TASK DESCRIPTION:
Quote the full listing word for word.

------------------------------------------------------------

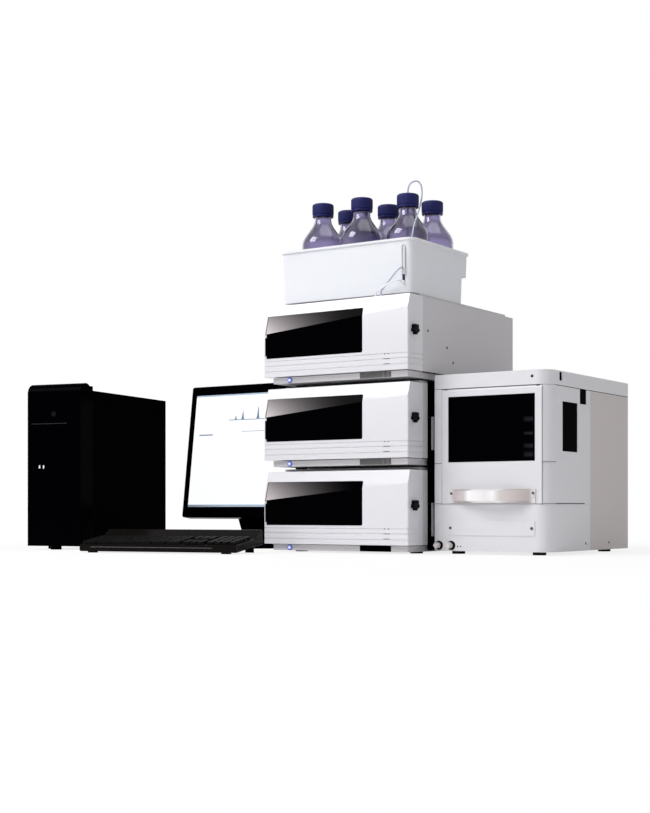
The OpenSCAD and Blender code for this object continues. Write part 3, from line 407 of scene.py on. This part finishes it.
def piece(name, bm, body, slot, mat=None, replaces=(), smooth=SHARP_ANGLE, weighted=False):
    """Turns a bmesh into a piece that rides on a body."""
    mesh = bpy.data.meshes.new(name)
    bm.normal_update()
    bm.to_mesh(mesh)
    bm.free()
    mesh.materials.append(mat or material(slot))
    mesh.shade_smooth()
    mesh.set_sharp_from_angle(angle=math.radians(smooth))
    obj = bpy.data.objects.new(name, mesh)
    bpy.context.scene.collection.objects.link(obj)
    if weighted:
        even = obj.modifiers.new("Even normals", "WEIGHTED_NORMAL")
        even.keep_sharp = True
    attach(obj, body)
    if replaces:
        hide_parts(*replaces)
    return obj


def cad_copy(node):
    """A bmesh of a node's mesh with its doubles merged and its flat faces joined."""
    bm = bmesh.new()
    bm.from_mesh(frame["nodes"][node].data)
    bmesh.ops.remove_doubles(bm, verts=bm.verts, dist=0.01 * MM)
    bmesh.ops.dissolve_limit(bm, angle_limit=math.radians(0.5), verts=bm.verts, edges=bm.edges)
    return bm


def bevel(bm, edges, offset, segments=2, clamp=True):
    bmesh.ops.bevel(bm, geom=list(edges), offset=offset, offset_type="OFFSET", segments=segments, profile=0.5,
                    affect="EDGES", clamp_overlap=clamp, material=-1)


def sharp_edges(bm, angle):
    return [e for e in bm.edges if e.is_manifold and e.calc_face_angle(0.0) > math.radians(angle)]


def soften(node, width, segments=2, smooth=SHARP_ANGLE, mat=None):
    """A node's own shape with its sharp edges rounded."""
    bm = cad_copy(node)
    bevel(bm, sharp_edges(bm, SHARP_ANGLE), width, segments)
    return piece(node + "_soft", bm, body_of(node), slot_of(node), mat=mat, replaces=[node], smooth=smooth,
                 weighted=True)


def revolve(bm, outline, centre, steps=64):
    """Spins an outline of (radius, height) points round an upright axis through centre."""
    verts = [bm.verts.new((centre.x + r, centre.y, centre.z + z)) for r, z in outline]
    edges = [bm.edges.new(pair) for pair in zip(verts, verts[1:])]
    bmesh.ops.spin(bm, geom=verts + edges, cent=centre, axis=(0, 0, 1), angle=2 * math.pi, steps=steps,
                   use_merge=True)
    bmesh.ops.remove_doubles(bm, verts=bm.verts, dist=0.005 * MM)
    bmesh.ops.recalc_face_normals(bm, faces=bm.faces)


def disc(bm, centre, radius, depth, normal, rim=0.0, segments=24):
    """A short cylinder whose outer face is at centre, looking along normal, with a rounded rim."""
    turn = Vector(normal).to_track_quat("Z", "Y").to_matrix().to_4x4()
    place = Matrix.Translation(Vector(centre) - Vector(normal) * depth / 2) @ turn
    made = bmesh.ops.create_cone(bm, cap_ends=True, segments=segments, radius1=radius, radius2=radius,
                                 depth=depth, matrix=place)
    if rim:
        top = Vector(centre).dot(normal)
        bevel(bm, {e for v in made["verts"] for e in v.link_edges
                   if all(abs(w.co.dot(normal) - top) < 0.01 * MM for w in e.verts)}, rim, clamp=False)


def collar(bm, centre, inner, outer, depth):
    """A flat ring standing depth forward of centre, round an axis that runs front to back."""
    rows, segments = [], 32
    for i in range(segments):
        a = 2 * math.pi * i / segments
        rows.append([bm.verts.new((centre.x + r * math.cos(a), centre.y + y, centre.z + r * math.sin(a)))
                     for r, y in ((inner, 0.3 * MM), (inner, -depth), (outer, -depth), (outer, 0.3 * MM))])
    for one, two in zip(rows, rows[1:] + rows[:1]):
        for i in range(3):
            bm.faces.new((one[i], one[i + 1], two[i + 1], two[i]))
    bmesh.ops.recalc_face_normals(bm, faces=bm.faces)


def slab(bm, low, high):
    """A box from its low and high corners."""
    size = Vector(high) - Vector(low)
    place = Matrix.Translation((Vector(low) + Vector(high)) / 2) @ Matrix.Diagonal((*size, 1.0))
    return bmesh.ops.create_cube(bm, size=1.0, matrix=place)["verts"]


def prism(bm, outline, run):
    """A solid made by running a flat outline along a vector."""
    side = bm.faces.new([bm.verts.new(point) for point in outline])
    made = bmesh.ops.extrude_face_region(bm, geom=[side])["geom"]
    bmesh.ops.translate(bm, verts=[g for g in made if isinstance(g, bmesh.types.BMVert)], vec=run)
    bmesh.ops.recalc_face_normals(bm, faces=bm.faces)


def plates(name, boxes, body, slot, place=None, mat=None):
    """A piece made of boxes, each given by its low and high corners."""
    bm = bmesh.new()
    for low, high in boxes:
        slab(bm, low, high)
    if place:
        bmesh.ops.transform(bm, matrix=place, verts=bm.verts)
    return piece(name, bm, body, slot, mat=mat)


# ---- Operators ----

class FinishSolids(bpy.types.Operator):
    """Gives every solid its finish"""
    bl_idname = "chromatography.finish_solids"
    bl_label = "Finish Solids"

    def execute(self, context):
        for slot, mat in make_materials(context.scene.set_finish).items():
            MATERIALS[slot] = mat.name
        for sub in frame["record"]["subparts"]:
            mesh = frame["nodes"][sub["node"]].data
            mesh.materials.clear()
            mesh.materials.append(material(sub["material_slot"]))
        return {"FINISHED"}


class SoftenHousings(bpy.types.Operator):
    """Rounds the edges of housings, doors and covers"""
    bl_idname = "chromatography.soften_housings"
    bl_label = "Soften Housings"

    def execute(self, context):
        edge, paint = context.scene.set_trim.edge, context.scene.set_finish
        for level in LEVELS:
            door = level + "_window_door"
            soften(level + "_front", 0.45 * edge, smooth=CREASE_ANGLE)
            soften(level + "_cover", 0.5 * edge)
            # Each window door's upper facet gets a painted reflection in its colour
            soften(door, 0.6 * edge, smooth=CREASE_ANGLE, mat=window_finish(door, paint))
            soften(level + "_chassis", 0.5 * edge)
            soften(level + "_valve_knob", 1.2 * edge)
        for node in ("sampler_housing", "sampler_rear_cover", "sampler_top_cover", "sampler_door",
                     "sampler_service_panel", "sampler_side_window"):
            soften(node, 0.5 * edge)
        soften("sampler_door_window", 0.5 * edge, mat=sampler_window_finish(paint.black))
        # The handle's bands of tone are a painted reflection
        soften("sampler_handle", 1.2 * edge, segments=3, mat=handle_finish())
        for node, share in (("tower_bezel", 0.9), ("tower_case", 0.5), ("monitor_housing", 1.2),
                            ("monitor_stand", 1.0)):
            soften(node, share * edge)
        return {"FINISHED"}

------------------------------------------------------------

COMPLETED EXERCISE:
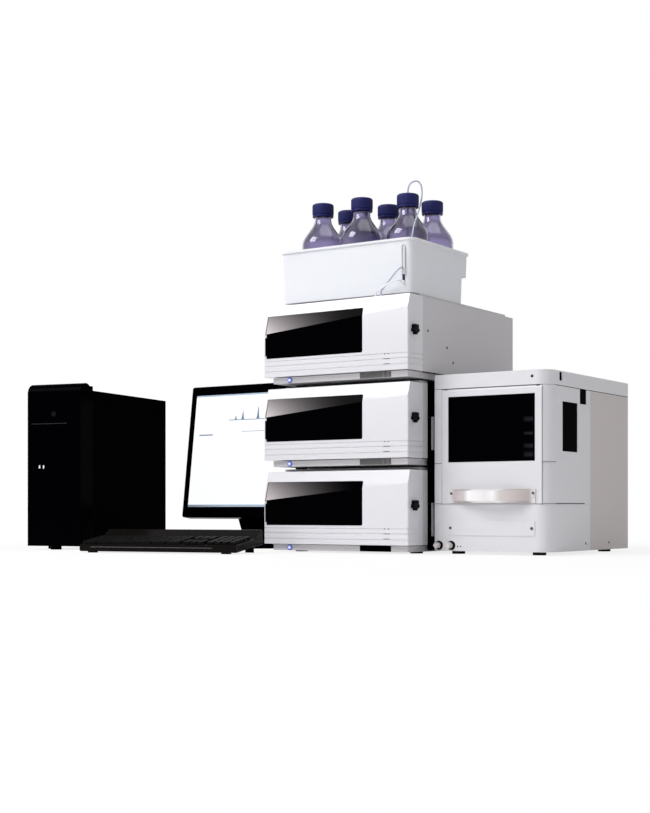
The OpenSCAD and Blender code for this object continues. Write part 3, from line 407 of scene.py on. This part finishes it.
def piece(name, bm, body, slot, mat=None, replaces=(), smooth=SHARP_ANGLE, weighted=False):
    """Turns a bmesh into a piece that rides on a body."""
    mesh = bpy.data.meshes.new(name)
    bm.normal_update()
    bm.to_mesh(mesh)
    bm.free()
    mesh.materials.append(mat or material(slot))
    mesh.shade_smooth()
    mesh.set_sharp_from_angle(angle=math.radians(smooth))
    obj = bpy.data.objects.new(name, mesh)
    bpy.context.scene.collection.objects.link(obj)
    if weighted:
        even = obj.modifiers.new("Even normals", "WEIGHTED_NORMAL")
        even.keep_sharp = True
    attach(obj, body)
    if replaces:
        hide_parts(*replaces)
    return obj


def cad_copy(node):
    """A bmesh of a node's mesh with its doubles merged and its flat faces joined."""
    bm = bmesh.new()
    bm.from_mesh(frame["nodes"][node].data)
    bmesh.ops.remove_doubles(bm, verts=bm.verts, dist=0.01 * MM)
    bmesh.ops.dissolve_limit(bm, angle_limit=math.radians(0.5), verts=bm.verts, edges=bm.edges)
    return bm


def bevel(bm, edges, offset, segments=2, clamp=True):
    bmesh.ops.bevel(bm, geom=list(edges), offset=offset, offset_type="OFFSET", segments=segments, profile=0.5,
                    affect="EDGES", clamp_overlap=clamp, material=-1)


def sharp_edges(bm, angle):
    return [e for e in bm.edges if e.is_manifold and e.calc_face_angle(0.0) > math.radians(angle)]


def soften(node, width, segments=2, smooth=SHARP_ANGLE, mat=None):
    """A node's own shape with its sharp edges rounded."""
    bm = cad_copy(node)
    bevel(bm, sharp_edges(bm, SHARP_ANGLE), width, segments)
    return piece(node + "_soft", bm, body_of(node), slot_of(node), mat=mat, replaces=[node], smooth=smooth,
                 weighted=True)


def revolve(bm, outline, centre, steps=64):
    """Spins an outline of (radius, height) points round an upright axis through centre."""
    verts = [bm.verts.new((centre.x + r, centre.y, centre.z + z)) for r, z in outline]
    edges = [bm.edges.new(pair) for pair in zip(verts, verts[1:])]
    bmesh.ops.spin(bm, geom=verts + edges, cent=centre, axis=(0, 0, 1), angle=2 * math.pi, steps=steps,
                   use_merge=True)
    bmesh.ops.remove_doubles(bm, verts=bm.verts, dist=0.005 * MM)
    bmesh.ops.recalc_face_normals(bm, faces=bm.faces)


def disc(bm, centre, radius, depth, normal, rim=0.0, segments=24):
    """A short cylinder whose outer face is at centre, looking along normal, with a rounded rim."""
    turn = Vector(normal).to_track_quat("Z", "Y").to_matrix().to_4x4()
    place = Matrix.Translation(Vector(centre) - Vector(normal) * depth / 2) @ turn
    made = bmesh.ops.create_cone(bm, cap_ends=True, segments=segments, radius1=radius, radius2=radius,
                                 depth=depth, matrix=place)
    if rim:
        top = Vector(centre).dot(normal)
        bevel(bm, {e for v in made["verts"] for e in v.link_edges
                   if all(abs(w.co.dot(normal) - top) < 0.01 * MM for w in e.verts)}, rim, clamp=False)


def collar(bm, centre, inner, outer, depth):
    """A flat ring standing depth forward of centre, round an axis that runs front to back."""
    rows, segments = [], 32
    for i in range(segments):
        a = 2 * math.pi * i / segments
        rows.append([bm.verts.new((centre.x + r * math.cos(a), centre.y + y, centre.z + r * math.sin(a)))
                     for r, y in ((inner, 0.3 * MM), (inner, -depth), (outer, -depth), (outer, 0.3 * MM))])
    for one, two in zip(rows, rows[1:] + rows[:1]):
        for i in range(3):
            bm.faces.new((one[i], one[i + 1], two[i + 1], two[i]))
    bmesh.ops.recalc_face_normals(bm, faces=bm.faces)


def slab(bm, low, high):
    """A box from its low and high corners."""
    size = Vector(high) - Vector(low)
    place = Matrix.Translation((Vector(low) + Vector(high)) / 2) @ Matrix.Diagonal((*size, 1.0))
    return bmesh.ops.create_cube(bm, size=1.0, matrix=place)["verts"]


def prism(bm, outline, run):
    """A solid made by running a flat outline along a vector."""
    side = bm.faces.new([bm.verts.new(point) for point in outline])
    made = bmesh.ops.extrude_face_region(bm, geom=[side])["geom"]
    bmesh.ops.translate(bm, verts=[g for g in made if isinstance(g, bmesh.types.BMVert)], vec=run)
    bmesh.ops.recalc_face_normals(bm, faces=bm.faces)


def plates(name, boxes, body, slot, place=None, mat=None):
    """A piece made of boxes, each given by its low and high corners."""
    bm = bmesh.new()
    for low, high in boxes:
        slab(bm, low, high)
    if place:
        bmesh.ops.transform(bm, matrix=place, verts=bm.verts)
    return piece(name, bm, body, slot, mat=mat)


# ---- Operators ----

class FinishSolids(bpy.types.Operator):
    """Gives every solid its finish"""
    bl_idname = "chromatography.finish_solids"
    bl_label = "Finish Solids"

    def execute(self, context):
        for slot, mat in make_materials(context.scene.set_finish).items():
            MATERIALS[slot] = mat.name
        for sub in frame["record"]["subparts"]:
            mesh = frame["nodes"][sub["node"]].data
            mesh.materials.clear()
            mesh.materials.append(material(sub["material_slot"]))
        return {"FINISHED"}


class SoftenHousings(bpy.types.Operator):
    """Rounds the edges of housings, doors and covers"""
    bl_idname = "chromatography.soften_housings"
    bl_label = "Soften Housings"

    def execute(self, context):
        edge, paint = context.scene.set_trim.edge, context.scene.set_finish
        for level in LEVELS:
            door = level + "_window_door"
            soften(level + "_front", 0.45 * edge, smooth=CREASE_ANGLE)
            soften(level + "_cover", 0.5 * edge)
            # Each window door's upper facet gets a painted reflection in its colour
            soften(door, 0.6 * edge, smooth=CREASE_ANGLE, mat=window_finish(door, paint))
            soften(level + "_chassis", 0.5 * edge)
            soften(level + "_valve_knob", 1.2 * edge)
        for node in ("sampler_housing", "sampler_rear_cover", "sampler_top_cover", "sampler_door",
                     "sampler_service_panel", "sampler_side_window"):
            soften(node, 0.5 * edge)
        soften("sampler_door_window", 0.5 * edge, mat=sampler_window_finish(paint.black))
        # The handle's bands of tone are a painted reflection
        soften("sampler_handle", 1.2 * edge, segments=3, mat=handle_finish())
        for node, share in (("tower_bezel", 0.9), ("tower_case", 0.5), ("monitor_housing", 1.2),
                            ("monitor_stand", 1.0)):
            soften(node, share * edge)
        return {"FINISHED"}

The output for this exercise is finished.